_DATA SHOWN:_
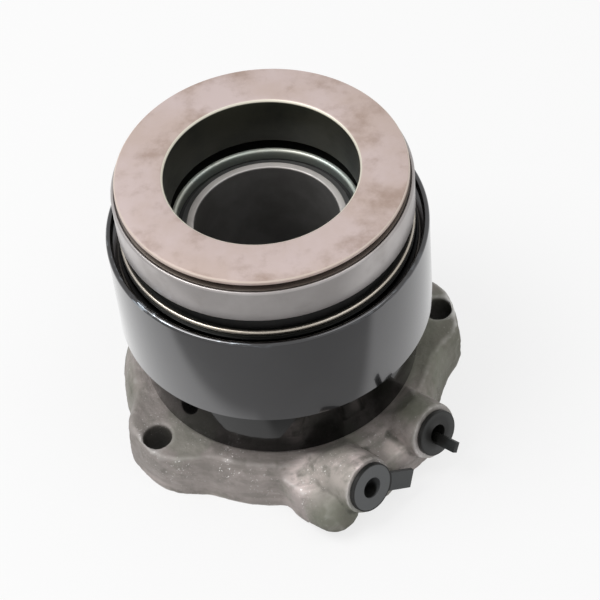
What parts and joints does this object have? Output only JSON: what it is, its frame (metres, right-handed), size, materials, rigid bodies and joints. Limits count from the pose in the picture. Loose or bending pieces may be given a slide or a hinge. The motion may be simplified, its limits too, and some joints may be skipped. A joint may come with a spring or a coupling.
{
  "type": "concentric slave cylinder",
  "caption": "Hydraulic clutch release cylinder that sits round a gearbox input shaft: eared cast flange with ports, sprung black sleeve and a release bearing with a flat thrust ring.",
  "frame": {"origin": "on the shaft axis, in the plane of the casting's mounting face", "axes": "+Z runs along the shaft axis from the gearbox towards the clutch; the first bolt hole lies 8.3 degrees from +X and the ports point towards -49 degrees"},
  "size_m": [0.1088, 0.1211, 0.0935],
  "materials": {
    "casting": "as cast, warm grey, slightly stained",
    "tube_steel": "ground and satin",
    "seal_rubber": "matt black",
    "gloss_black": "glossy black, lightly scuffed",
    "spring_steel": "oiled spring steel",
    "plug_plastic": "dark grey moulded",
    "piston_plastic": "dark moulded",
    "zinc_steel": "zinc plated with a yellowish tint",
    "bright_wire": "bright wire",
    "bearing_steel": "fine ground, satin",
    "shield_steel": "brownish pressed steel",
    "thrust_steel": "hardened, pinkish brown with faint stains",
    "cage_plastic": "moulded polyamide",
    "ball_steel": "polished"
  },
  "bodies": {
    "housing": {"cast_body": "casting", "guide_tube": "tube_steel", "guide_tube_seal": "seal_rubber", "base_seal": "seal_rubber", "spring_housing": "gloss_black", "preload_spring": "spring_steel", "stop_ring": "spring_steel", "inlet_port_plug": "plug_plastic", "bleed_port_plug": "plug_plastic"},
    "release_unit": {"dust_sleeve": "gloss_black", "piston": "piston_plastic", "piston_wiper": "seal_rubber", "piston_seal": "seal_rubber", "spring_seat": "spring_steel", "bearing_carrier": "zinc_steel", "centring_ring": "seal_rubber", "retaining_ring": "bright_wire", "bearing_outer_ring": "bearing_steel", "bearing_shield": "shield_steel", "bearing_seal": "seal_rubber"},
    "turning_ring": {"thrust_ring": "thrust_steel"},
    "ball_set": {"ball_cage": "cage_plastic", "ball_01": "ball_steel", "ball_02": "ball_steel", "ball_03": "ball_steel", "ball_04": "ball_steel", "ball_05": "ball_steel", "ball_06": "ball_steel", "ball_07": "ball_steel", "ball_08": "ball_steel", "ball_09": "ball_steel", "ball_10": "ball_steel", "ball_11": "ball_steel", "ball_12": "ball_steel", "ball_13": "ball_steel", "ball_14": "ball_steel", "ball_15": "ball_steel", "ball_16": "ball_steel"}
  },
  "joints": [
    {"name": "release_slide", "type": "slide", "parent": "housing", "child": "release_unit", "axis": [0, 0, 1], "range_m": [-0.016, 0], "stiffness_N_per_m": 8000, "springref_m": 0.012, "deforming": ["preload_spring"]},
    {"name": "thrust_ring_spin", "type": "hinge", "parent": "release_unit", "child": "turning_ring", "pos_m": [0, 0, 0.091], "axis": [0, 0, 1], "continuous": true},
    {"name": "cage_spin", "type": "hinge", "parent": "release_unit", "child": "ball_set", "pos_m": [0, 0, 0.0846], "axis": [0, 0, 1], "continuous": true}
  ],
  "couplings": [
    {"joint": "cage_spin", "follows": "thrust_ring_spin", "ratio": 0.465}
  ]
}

_SHORT TASK:_
Write down every line of the data exactly as it appears above.

_OUTPUT BELOW:_
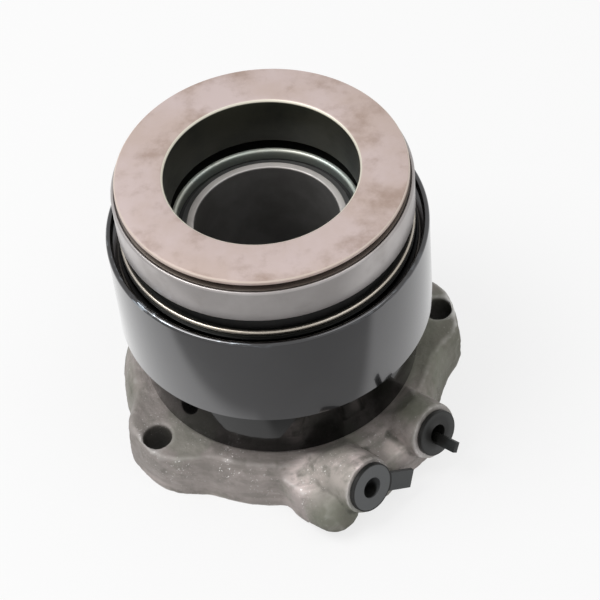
What parts and joints does this object have? Output only JSON: what it is, its frame (metres, right-handed), size, materials, rigid bodies and joints. Limits count from the pose in the picture. Loose or bending pieces may be given a slide or a hinge. The motion may be simplified, its limits too, and some joints may be skipped. A joint may come with a spring or a coupling.
{
  "type": "concentric slave cylinder",
  "caption": "Hydraulic clutch release cylinder that sits round a gearbox input shaft: eared cast flange with ports, sprung black sleeve and a release bearing with a flat thrust ring.",
  "frame": {"origin": "on the shaft axis, in the plane of the casting's mounting face", "axes": "+Z runs along the shaft axis from the gearbox towards the clutch; the first bolt hole lies 8.3 degrees from +X and the ports point towards -49 degrees"},
  "size_m": [0.1088, 0.1211, 0.0935],
  "materials": {
    "casting": "as cast, warm grey, slightly stained",
    "tube_steel": "ground and satin",
    "seal_rubber": "matt black",
    "gloss_black": "glossy black, lightly scuffed",
    "spring_steel": "oiled spring steel",
    "plug_plastic": "dark grey moulded",
    "piston_plastic": "dark moulded",
    "zinc_steel": "zinc plated with a yellowish tint",
    "bright_wire": "bright wire",
    "bearing_steel": "fine ground, satin",
    "shield_steel": "brownish pressed steel",
    "thrust_steel": "hardened, pinkish brown with faint stains",
    "cage_plastic": "moulded polyamide",
    "ball_steel": "polished"
  },
  "bodies": {
    "housing": {"cast_body": "casting", "guide_tube": "tube_steel", "guide_tube_seal": "seal_rubber", "base_seal": "seal_rubber", "spring_housing": "gloss_black", "preload_spring": "spring_steel", "stop_ring": "spring_steel", "inlet_port_plug": "plug_plastic", "bleed_port_plug": "plug_plastic"},
    "release_unit": {"dust_sleeve": "gloss_black", "piston": "piston_plastic", "piston_wiper": "seal_rubber", "piston_seal": "seal_rubber", "spring_seat": "spring_steel", "bearing_carrier": "zinc_steel", "centring_ring": "seal_rubber", "retaining_ring": "bright_wire", "bearing_outer_ring": "bearing_steel", "bearing_shield": "shield_steel", "bearing_seal": "seal_rubber"},
    "turning_ring": {"thrust_ring": "thrust_steel"},
    "ball_set": {"ball_cage": "cage_plastic", "ball_01": "ball_steel", "ball_02": "ball_steel", "ball_03": "ball_steel", "ball_04": "ball_steel", "ball_05": "ball_steel", "ball_06": "ball_steel", "ball_07": "ball_steel", "ball_08": "ball_steel", "ball_09": "ball_steel", "ball_10": "ball_steel", "ball_11": "ball_steel", "ball_12": "ball_steel", "ball_13": "ball_steel", "ball_14": "ball_steel", "ball_15": "ball_steel", "ball_16": "ball_steel"}
  },
  "joints": [
    {"name": "release_slide", "type": "slide", "parent": "housing", "child": "release_unit", "axis": [0, 0, 1], "range_m": [-0.016, 0], "stiffness_N_per_m": 8000, "springref_m": 0.012, "deforming": ["preload_spring"]},
    {"name": "thrust_ring_spin", "type": "hinge", "parent": "release_unit", "child": "turning_ring", "pos_m": [0, 0, 0.091], "axis": [0, 0, 1], "continuous": true},
    {"name": "cage_spin", "type": "hinge", "parent": "release_unit", "child": "ball_set", "pos_m": [0, 0, 0.0846], "axis": [0, 0, 1], "continuous": true}
  ],
  "couplings": [
    {"joint": "cage_spin", "follows": "thrust_ring_spin", "ratio": 0.465}
  ]
}